There are also programs like vivid which expect to be called during shell initialisation and have their output saved to a parameter (LS_COLORS in this case), rather than directly evaluated as shell script. Expecting this seems to be less common - even similar tools like dircolors produce executable code that sets LS_COLORS rather than simply a value that needs to be saved to LS_COLORS - but it does happen, and I personally use vivid so I noticed.

However this code-generation approach can be a source of slowdown, because it needs to fork and exec the external program every time your shell starts. Additionally, the Zsh code generated by the external program cannot be zcompiled, since it is always produced on the fly. Since the actual generated code produced by these commands changes relatively rarely, it makes a lot of sense to prebuild it, zcompile it, and source that file on startup instead. Zim doesn't have a built-in way to do this, and I think it would be nice if it did.

Describe the solution you'd like

Inspired by a similar feature in the Znap tool, Zim could provide an additional command inside the zimrc called something like zeval, which would be invoked like this:

zeval direnv 'direnv hook zsh'
zeval zoxide 'zoxide init zsh'

When such a definition is "installed", Zim would run the provided command once, save the result to a new init.zsh file, and zcompile that file. Then on each launch, Zim would simply source that same init.zsh along with everything else.

Scenarios like vivid, where the command output needs to be saved to a parameter rather than simply evaluated, 7185 could be supported using a flag like this:

zeval vivid -p LS_COLORS 'vivid generate molokai'

When this is provided, rather than just writing the command's output directly to init.zsh, Zim could generate something like export LS_COLORS="output of command" and write that to init.zsh instead.

Zim could detect when the command in zimrc has been changed (say, from vivid generate molokai to vivid generate gruvbox-dark) and rerun it to produce a new cached result in that case, but otherwise keep using the cached output. Additionally a zimfw subcommand for invalidating cached evals would be useful.

Describe alternatives you've considered

I've already come up with a hacky way to implement this idea with Zim's existing features. It looks like this, in my zimrc:

zeval() {
  zmodule https://git.00dani.me/00dani/null --name zeval-$1 --on-pull "$2 >! init.zsh"
}
zeval-if-installed() {
  (( ${+commands[$1]} )) && zeval "$@"
}

# Installing other zmodules here in the normal way...

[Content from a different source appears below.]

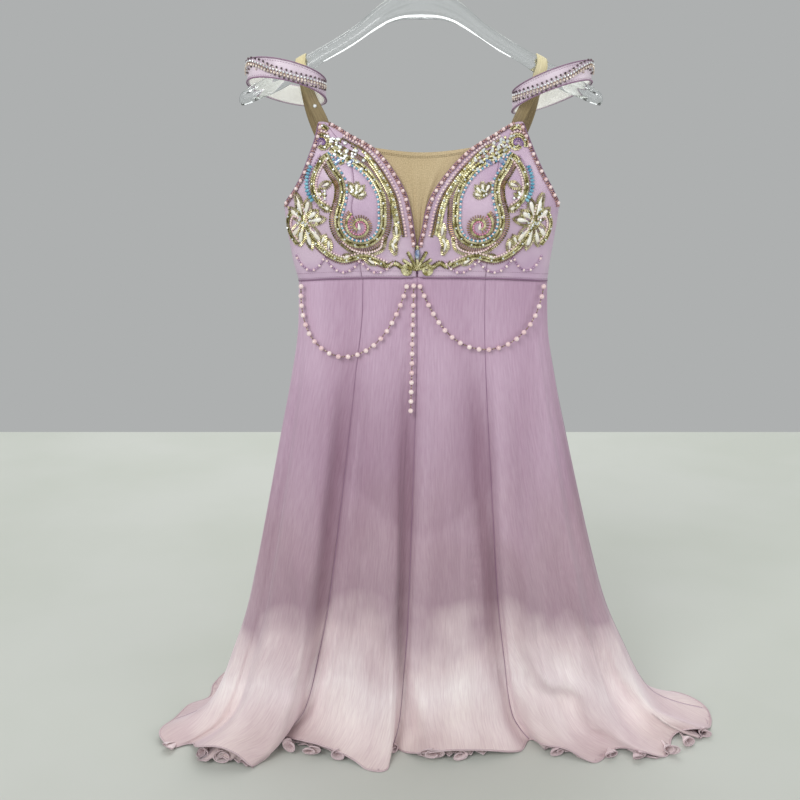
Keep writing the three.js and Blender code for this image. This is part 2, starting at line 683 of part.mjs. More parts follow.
// Pearl strings: a thread with round beads at even steps, just clear of the skirt
function addStrand(name, line) {
  const length = line.getLength();
  const count = Math.round(length / pearl.step);
  const path = [];
  const radii = [];
  const half = pearl.size / 2;
  const profile = [[-0.5, pearl.thread / 2], [-0.2, 0.8 * half], [0, half], [0.2, 0.8 * half]];
  for (let bead = 0; bead < count; bead += 1) {
    for (const [offset, radius] of profile) {
      const at = (bead + 0.5 + offset * (half * 2.6 / pearl.step)) / count;
      path.push(line.getPointAt(offset === -0.5 ? bead / count : at));
      radii.push(radius);
    }
  }
  path.push(line.getPointAt(1));
  radii.push(pearl.thread / 2);
  addRod(name, path, radii, 5, { color: colours.pinkPearl, roughness: 0.25, metalness: 0 });
}

// Front of the skirt at a place across and up, for what hangs against it
function skirtFrontY(x, z) {
  const drop = (z - waist.z) / (floorZ - waist.z);
  const level = skirtLevels.map((row) => ({ t: row.t, drop: row.drop }));
  const v = read(level, 'drop', 't', drop);
  let nearest = 0;
  let best = Infinity;
  for (const u of steps(-folds.length / 3, folds.length / 3, 300)) {
    const point = skirt(u, v);
    const off = Math.abs(point.x - x);
    if (point.y < 10 && off < best) {
      best = off;
      nearest = point.y;
    }
  }
  return nearest;
}

const swagLeft = [
  [-134.5, -404], [-135.6, -420], [-134, -440], [-127, -462], [-113, -478], [-94, -487], [-75, -486],
  [-57, -477], [-42, -463], [-31, -446], [-21, -424], [-14, -402],
];
const swagRight = [
  [-3, -402], [5, -420], [15, -439], [28, -457], [45, -471], [64, -478], [84, -478.5], [104, -471],
  [121, -457], [132, -439], [138, -420], [140.5, -404],
];
const dropLine = [[-7.8, -401], [-8.2, -430], [-9, -465], [-9.8, -510], [-11, -554]];

function addPearls() {
  const clear = pearl.size / 2 + pearl.clear;
  const hang = (rows) => new THREE.CatmullRomCurve3(rows.map(([x, z]) => {
    const y = Math.min(skirtFrontY(x - 5, z), skirtFrontY(x, z), skirtFrontY(x + 5, z));
    return new THREE.Vector3(x, y - clear, z);
  }), false, 'centripetal');
  addStrand('pearl_swag_left', hang(swagLeft));
  addStrand('pearl_swag_right', hang(swagRight));
  addStrand('pearl_drop_centre', hang(dropLine));
}

addHanger();
addHook();
addStraps();
addArmbands();
addBodice();
addPlacket();
addInsert();
addSkirt();
addLeotard();
addBeading();
addPearls();

export default dress;
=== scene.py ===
import bpy
import numpy as np
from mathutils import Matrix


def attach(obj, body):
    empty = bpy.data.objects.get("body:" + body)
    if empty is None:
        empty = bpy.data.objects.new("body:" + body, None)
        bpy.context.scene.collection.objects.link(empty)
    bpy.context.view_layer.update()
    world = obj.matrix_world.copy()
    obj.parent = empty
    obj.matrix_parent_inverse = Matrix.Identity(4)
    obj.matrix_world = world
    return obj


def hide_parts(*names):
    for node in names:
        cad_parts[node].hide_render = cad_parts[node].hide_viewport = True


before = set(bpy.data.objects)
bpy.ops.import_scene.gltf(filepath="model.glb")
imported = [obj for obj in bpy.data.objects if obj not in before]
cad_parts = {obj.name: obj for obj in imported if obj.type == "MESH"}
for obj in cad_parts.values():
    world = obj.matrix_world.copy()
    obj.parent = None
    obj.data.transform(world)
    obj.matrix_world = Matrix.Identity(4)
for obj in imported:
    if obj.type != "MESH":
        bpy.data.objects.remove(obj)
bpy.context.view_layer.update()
print("frame loaded")

chance = np.random.default_rng(11)

camera = {"place": (-0.023, -1.040, -0.270), "tilt": 75.0, "lens": 40.5}
floorLevel = -965.0


def addCamera():
    data = bpy.data.cameras.new("camera")
    data.lens = camera["lens"]
    data.sensor_width = 36.0
    data.clip_end = 50
    eye = bpy.data.objects.new("camera", data)
    eye.location = camera["place"]
    eye.rotation_euler = (np.radians(camera["tilt"]), 0, 0)
    bpy.context.scene.collection.objects.link(eye)
    bpy.context.scene.camera = eye


addCamera()


def mix(a, b, share):
    return a + (b - a) * share


def unit(vectors):
    return vectors / np.maximum(np.linalg.norm(vectors, axis=-1, keepdims=True), 1e-9)


def ease(low, high, value):
    # smooth step: 3s^2 - 2s^3 of the share s of the way from low to high
    share = np.clip((value - low) / (high - low), 0, 1)
    return share * share * (3 - 2 * share)


def readTable(keys, values, at):
    # cubic through the rows; each slope is the harmonic mean of its neighbours, so it never overshoots
    keys, values = np.asarray(keys, float), np.asarray(values, float)
    at = np.clip(at, keys[0], keys[-1])
    step = np.diff(keys)
    slope = np.diff(values) / step
    product, total = slope[:-1] * slope[1:], slope[:-1] + slope[1:]
    inner = np.where(product > 0, 2 * product / np.where(total == 0, 1, total), 0)
    knot = np.concatenate([slope[:1], inner, slope[-1:]])
    k = np.clip(np.searchsorted(keys, at) - 1, 0, len(step) - 1)
    s = (at - keys[k]) / step[k]
    return (
        (2 * s**3 - 3 * s**2 + 1) * values[k]
        + (s**3 - 2 * s**2 + s) * step[k] * knot[k]
        + (3 * s**2 - 2 * s**3) * values[k + 1]
        + (s**3 - s**2) * step[k] * knot[k + 1]
    )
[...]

zeval-if-installed direnv 'direnv hook zsh'
zeval-if-installed zoxide 'zoxide init zsh'
zeval-if-installed starship 'starship init zsh --print-full-init'
zeval-if-installed vivid 'echo export LS_COLORS=${(qqq)$(vivid generate molokai)}'

zmodule completion
# Carapace calls compdef, so it needs to be sourced after compinit to work properly
zeval-if-installed carapace 'carapace _carapace zsh'

unfunction zeval zeval-if-installed

While this does absolutely work, this setup has a number of shortcomings: it's needlessly cloning an empty Git repository for every command I add, there's no simple way to invalidate the cached script when necessary, and the syntax I need to use for "save to a parameter" commands like vivid is honestly pretty gross!

I could fix that last issue myself by teaching my zeval function about the -p flag I suggested above, but the other problems really need support in Zim itself to be fixed properly.

Outside of my personal hack, I've found there are also plugins like evalcache and zsh-smartcache which implement this idea as a standalone utility. However these approaches have their own shortcomings: they don't support caching of a parameter assignment (so they don't work with vivid) , they run totally independently of your plugin manager so zimfw naturally can't manage them, and they both unconditionally shell out to md5 or md5sum to hash your command so you're still not actually avoiding a fork/exec by using them. Strangely, they also do not attempt to zcompile the cached output. Not sure why.